Lawyers Sanctioned For Filing Suit When They Had Client Sign Arbitration Agreement

In Johnson and Bell, Ltd., v. Scherer, 2024 IL App (1st) 230709-U, the law firm sued a former client to collect an unpaid fee bill. However, the engagement letter signed by the client and the law firm required that all disputes between the parties be submitted to binding arbitration. Because the firm failed to pursue this remedy, the defendant sought Rule 137 sanctions. The trial court denied the motion for sanctions. The Appellate Court reversed and held that the denial of sanctions was an abuse of discretion.

The reasoning:

¶28 We conclude that the instant case warrants a finding that the trial court abused its discretion in denying defendants’ motion for Rule 137 sanctions against plaintiff….First, although plaintiff filed the original complaint without any reference to the parties’ engagement agreements, plaintiff does not deny, nor can it, that it was aware of the existence of these agreements when it filed the original complaint.

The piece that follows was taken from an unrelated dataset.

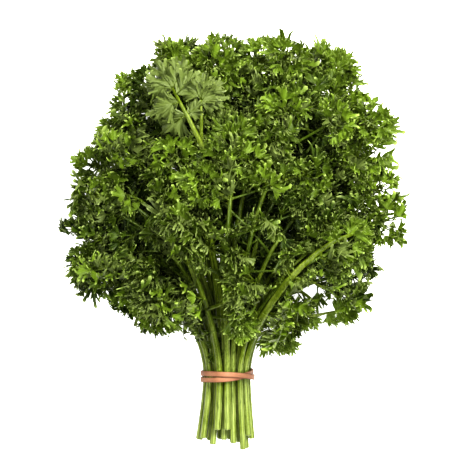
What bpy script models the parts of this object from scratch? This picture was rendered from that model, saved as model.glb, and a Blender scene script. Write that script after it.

Plaintiff is a law firm and drafted the engagement agreements that contain the unambiguous and broad mandatory arbitration provision for disputes involving any dispute under the agreement, including disputes regarding the amount of fees or the quality of plaintiff’s services. Consequently, even the most basic level of “reasonable investigation” as mandated by Rule 137 would have required plaintiff to examine the engagement agreements and their provisions before plaintiff signed and filed the original complaint.

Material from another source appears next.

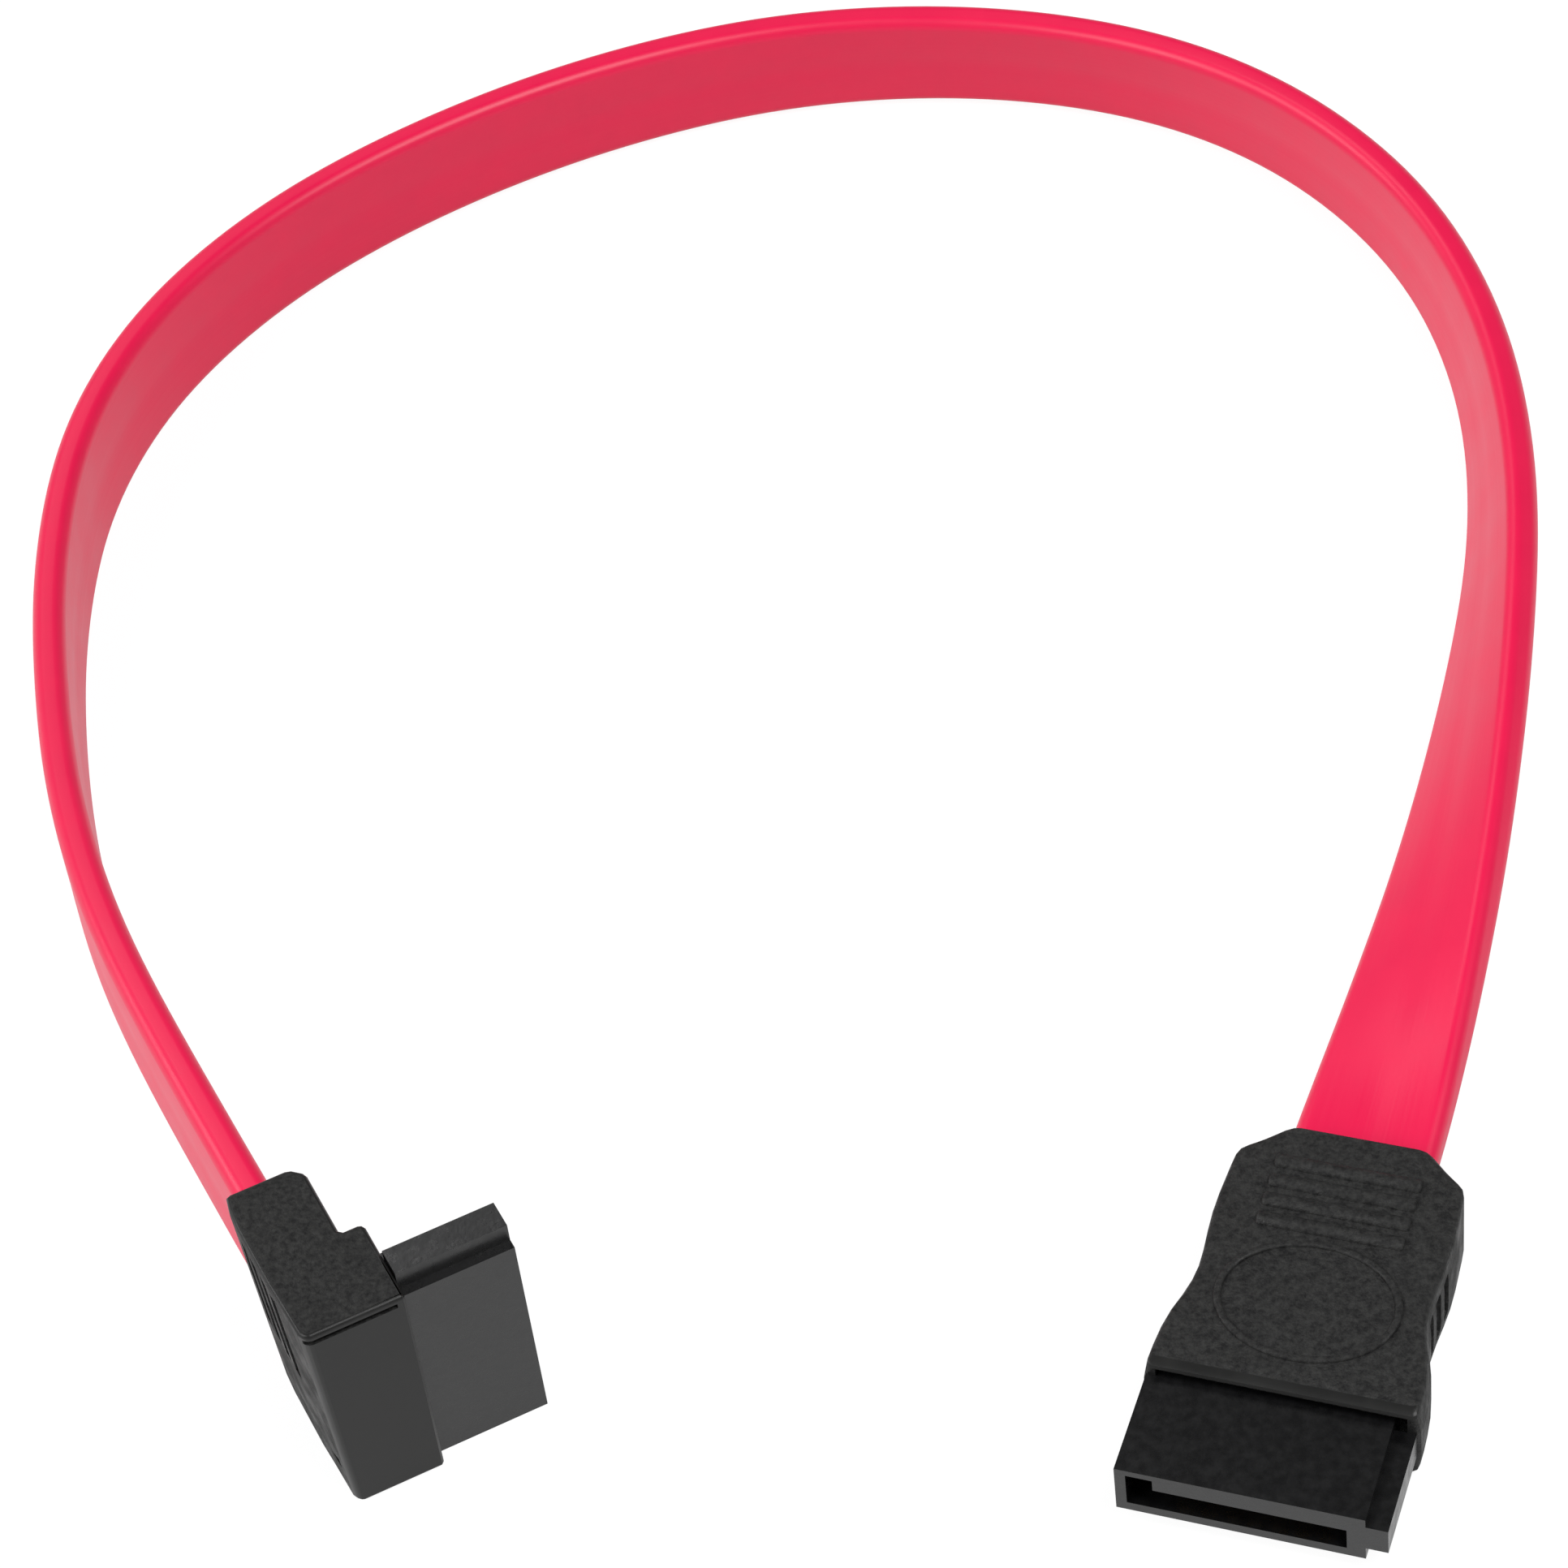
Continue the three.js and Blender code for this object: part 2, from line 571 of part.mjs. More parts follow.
const drainReach = signalPitch / 2 + signalDiameter / 2 + drainGap + drainDiameter / 2;
for (const [pair, side] of pairs) {
  const centre = side * coreOffset;
  for (const [name, place, number] of [['outer', side, 2], ['inner', -side, 1]]) {
    const offset = centre + place * (signalPitch / 2);
    const target = contactsOffset + side * number * contactPitch;
    const bareScale = bareDiameter / signalDiameter;
    addPiece(root, `pair_${pair}_${name}_signal_wire`, wire(signalDiameter, 6, offset, target, bareScale),
      looks.insulation);
  }
  const outerTarget = contactsOffset + side * ((contactCount - 1) / 2) * contactPitch;
  addPiece(root, `pair_${pair}_outer_drain_wire`,
    wire(drainDiameter, 5, centre + side * drainReach, outerTarget, 1), looks.copper);
  addPiece(root, `pair_${pair}_inner_drain_wire`,
    wire(drainDiameter, 5, centre - side * drainReach, contactsOffset + side * sharedDrain, 1), looks.copper);
}

export default root;
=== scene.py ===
import math

import bmesh
import bpy
from mathutils import Matrix, Quaternion, Vector


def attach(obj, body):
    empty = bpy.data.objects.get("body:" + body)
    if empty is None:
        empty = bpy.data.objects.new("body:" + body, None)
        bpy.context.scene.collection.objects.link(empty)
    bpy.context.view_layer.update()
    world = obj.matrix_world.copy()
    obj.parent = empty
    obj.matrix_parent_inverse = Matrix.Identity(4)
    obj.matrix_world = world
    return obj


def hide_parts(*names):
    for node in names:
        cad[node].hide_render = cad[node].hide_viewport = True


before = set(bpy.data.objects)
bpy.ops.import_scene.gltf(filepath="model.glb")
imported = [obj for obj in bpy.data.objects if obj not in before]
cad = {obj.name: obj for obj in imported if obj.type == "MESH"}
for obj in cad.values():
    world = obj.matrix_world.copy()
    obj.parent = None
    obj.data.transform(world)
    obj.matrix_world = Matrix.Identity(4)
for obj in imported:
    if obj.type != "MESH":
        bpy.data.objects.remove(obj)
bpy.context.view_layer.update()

scene = bpy.context.scene
scene.view_settings.view_transform = "Standard"

# Camera.
# The viewer stands at the two connectors and looks down over the loop at 45 degrees, with a long lens
# and the camera rolled a little clockwise.
MM = 0.001
viewer = Vector((-24.87, -164.24, 210.15)) * MM
looked_at = Vector((-24.87, 47.01, 0.0)) * MM
camera_roll = math.radians(-7.72)

camera_data = bpy.data.cameras.new("photo_camera")
camera_data.sensor_width = 36.0
camera_data.lens = 112.0
camera_data.clip_start = 0.01
camera_data.clip_end = 50.0
camera = bpy.data.objects.new("photo_camera", camera_data)
scene.collection.objects.link(camera)
camera.location = viewer
camera.rotation_mode = "QUATERNION"
level_look = (looked_at - viewer).to_track_quat("-Z", "Y")
camera.rotation_quaternion = level_look @ Quaternion((0, 0, 1), camera_roll)
scene.camera = camera

# Cable jacket.
# A flat ribbon of soft red PVC, extruded over two foil-wrapped pairs. Its skin is satin, with faint lines
# along it from the die. It leaves the right-angle connector on edge, rounds the loop on edge and turns
# flat as it goes into the straight connector.
jacket_width = 8.2
jacket_thickness = 2.08
jacket_corner = 0.78
jacket_waist = 0.05
waist_half_width = 1.5

# Two bores for the foil-wrapped pairs, each measured from the middle of its pair.
pair_from_middle = 1.805
pair_half_width = 1.695
pair_half_thickness = 0.67
pair_corner = 0.45

# Its ends are held in the two connectors. In each one's own frame, in millimetres, x points out of the mouth,
# with the mouth at 0, y runs across to the side rail and z is its thickness. The straight one lies flat and
# the right-angle one stands on its narrow end.
jacket_grip = 4.4
grip_thickness = 5.2
grip_length = 18.3
nose_length = 6.45
nose_thickness = 3.3
housing_width = 14.6
grip_rear = nose_length + grip_length

elbow_wall = 1.0
elbow_thickness = 5.75
elbow_back = 12.6
neck_length = 5.5
neck_thickness = 4.7
elbow_face = nose_thickness / 2 + elbow_wall
elbow_rear = elbow_face - elbow_thickness
neck_end = elbow_rear - neck_length
elbow_axis = elbow_back - neck_thickness / 2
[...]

¶ 30 Furthermore, plaintiff’s argument that it properly filed the original and amended complaints because the parties could waive the contractual provision for mandatory, binding arbitration lacks merit. Based upon the objective standard used to measure the circumstances at the time plaintiff filed its pleadings, it is irrelevant that plaintiff believed waiver of the arbitration provision was a possibility. Furthermore, plaintiff’s response to defendants’ motion to dismiss and compel arbitration—i.e., that defendants had waived their right to arbitration by moving to dismiss plaintiff’s original complaint based on plaintiff’s failure to abide by pleading requirements and attach the engagement agreements—is clearly contrary to precedent. Illinois courts clearly favor the easier, more expeditious, and less expensive contractual right of arbitration for dispute resolution and will not lightly infer the waiver of that contractual right. All American Roofing, Inc. v. Zurich American Insurance Co., 404 Ill. App. 3d 438, 441 (2010)….

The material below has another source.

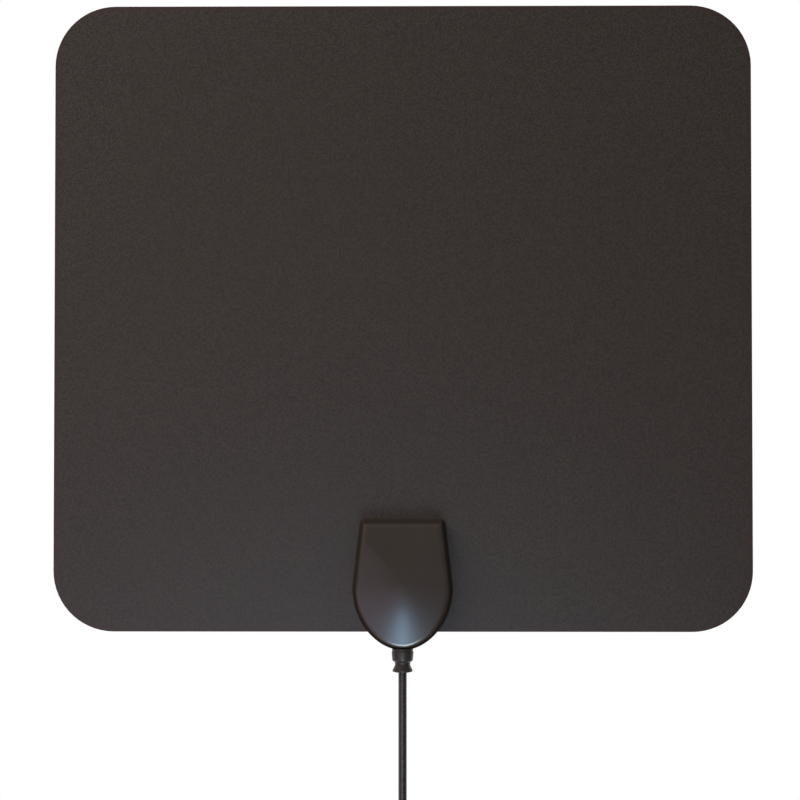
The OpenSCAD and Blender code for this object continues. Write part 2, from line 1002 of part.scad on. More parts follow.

¶33 …[E]ven a cursory examination by plaintiff of the engagement agreements here would have indicated that the challenged complaints were barred by the arbitration provision and, therefore, should not have been filed before obtaining a waiver fro defendants. Furthermore, instead of promptly dismissing the lawsuit that clearly was subject to mandatory arbitration ….plaintiff doubled down by filing the amended complaint and responding to defendants’ motion to dismiss and compel arbitration with the baseless argument that defendants had waived their right to mandatory arbitration by moving to dismiss the original complaint….

The court reversed the denial of the motion for Rule 137 sanctions and remanded the case for further proceedings.

Comment: the opinion is well-reasoned and appropriate. Arbitration can be inconvenient to those familiar with courtrooms and court proceedings. However, the firm agreed to arbitration and was required to arbitrate. The opinion states that the firm obtained a fee award in the arbitration.